#293
May 12, 2024
Books
This week I read:
Weird Tales: 100 Years of Weird edited by Jonathan Maberry
So many good stories in here. I only know of Weird Tales by reputation, I’ve never actually read an issue, and to be honest I didn’t know it was still going. So when I saw this book I had to pick it up and while I feared that it would just have the classics that have already been anthologised to death, I was pleasantly surprised to find it’s mostly new-to-me and relatively recent stories, with a smattering of the classics.
I don’t think I could pick a single favourite, but suffice to say I’ll be looking further into some of these authors.
Roleplaying Games
The Halls of Arden Vul
After the disaster that was last week—in which half the party were slaughtered by endgame-level foes—we had a rather calmer session this week.
We began by recruiting a bunch of replacement retainers, sadly they didn’t manage to get the one with the best name (a goblin named “Cakewatcher”), but they did at least fill all the niches they were looking for: two frontline fighters, a spellcaster, a thief, and two porters.
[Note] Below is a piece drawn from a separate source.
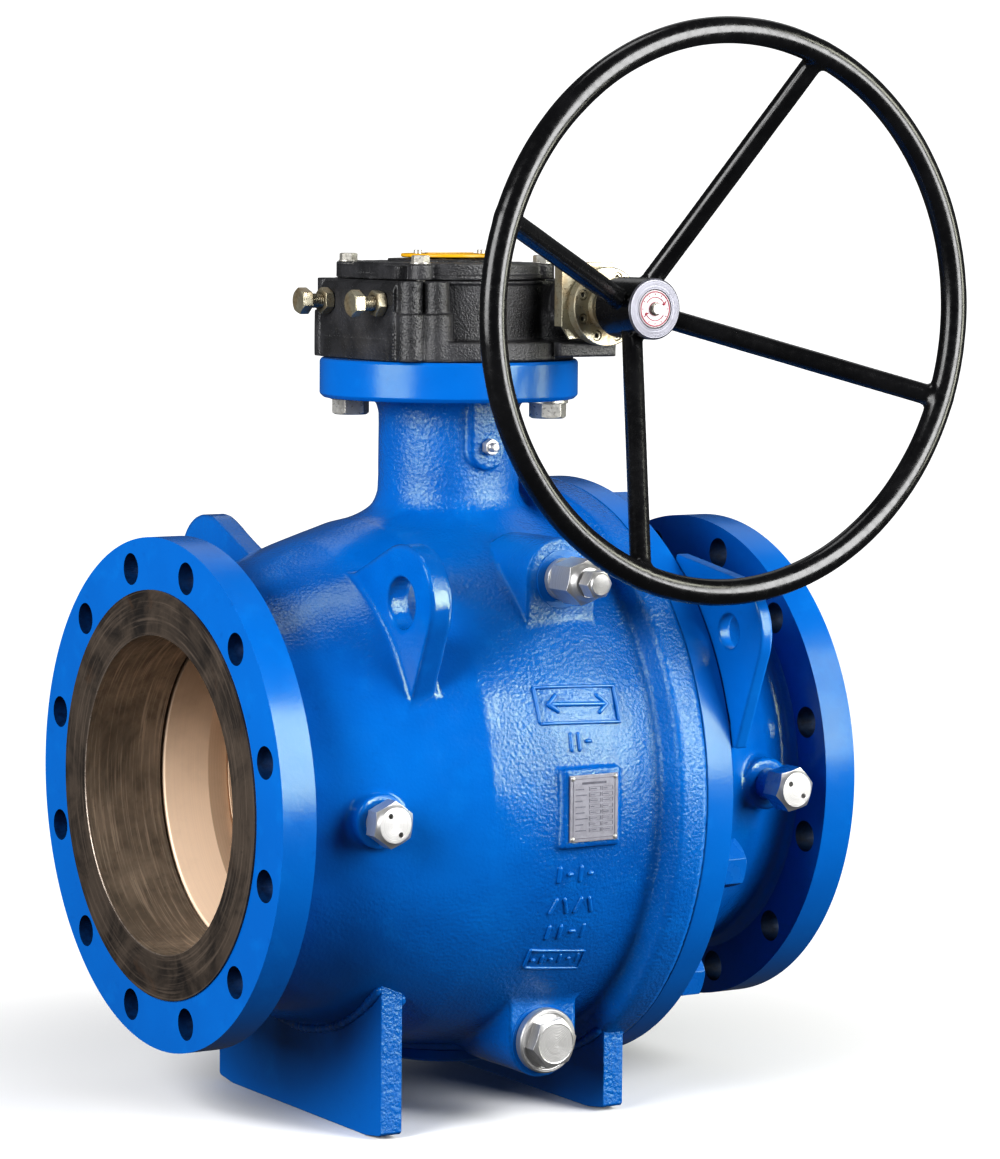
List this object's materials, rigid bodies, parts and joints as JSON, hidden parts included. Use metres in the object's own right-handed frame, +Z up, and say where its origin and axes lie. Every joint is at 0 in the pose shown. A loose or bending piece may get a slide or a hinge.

Then they set off back to the dungeon to go visit the fabled Forum of Set, by all accounts a wretched hive of scum, villainy, and commerce.
For some reason, the players very rarely carry cash on them, so when they got to the forum and were asked to pay the (very modest) entrance fee… they had to send half their people back. They also couldn’t actually buy anything while they were there. Oh well. At least a player did say “we really ought to start carrying more money”, so maybe—maybe—they’ll stop falling afoul of this problem everywhere they go.
Next time they want to try to join up two sections of their map which they know to be on the same dungeon level. “Just” joining up the map… I see after a year of Arden Vul, just how big the dungeon is hasn’t really sunk in.
Miscellaneous
I’ve been up to a few things this week:
I started to upgrade some of my kitchen equipment: the generic (also inconsistent and not-in-the-best-condition) cutlery replaced with a nice wooden-handled set; a new set of matching glasses; some of the excess mugs and teacups thrown out. Next I want to replace my kitchen knives, which I’ve had for 12 years and not sharpened once.
The temperature is going up, so I’ve dragged the AC unit out of storage and set that up in my living room. It’s more useful here than in the bedroom, and if a night is just too hot to sleep I can use the sofa-bed.
I finally bit the bullet and just deleted my NixOS desktop configuration: Windows 11 is my daily driver now, and I always have an SSH connection open to a Linux machine anyway; I don’t really need a graphical Linux machine.
I spent some time looking into Proxmox, toying with the idea of combining my desktop and server machines, and running both virtualised on top of Proxmox for better resource usage. But for various reasons I’ve soured on the idea, and I’ll just keep the two separate computers. I think my next big home computing change will be what I’ve long wanted: putting everything in a rack. But finding the floorspace, without trailing cables all through my flat, is proving difficult…
I’ve revised my budget quite a bit, taking into account the raise I got for being promoted. A bit more discretionary spending, and a lot more saving. In particular, I now have a holiday budget, so my next trip to Japan (or wherever) doesn’t require me to divert all my excess income for 6 months.
I chased the landlord on my tenancy renewal, and finally got that all sorted. So I now have this flat for another year. The rent’s gone up, but not by as much as it would have if I’d had to get a new place.
I watched The Lair (2022), a fun film but nothing special.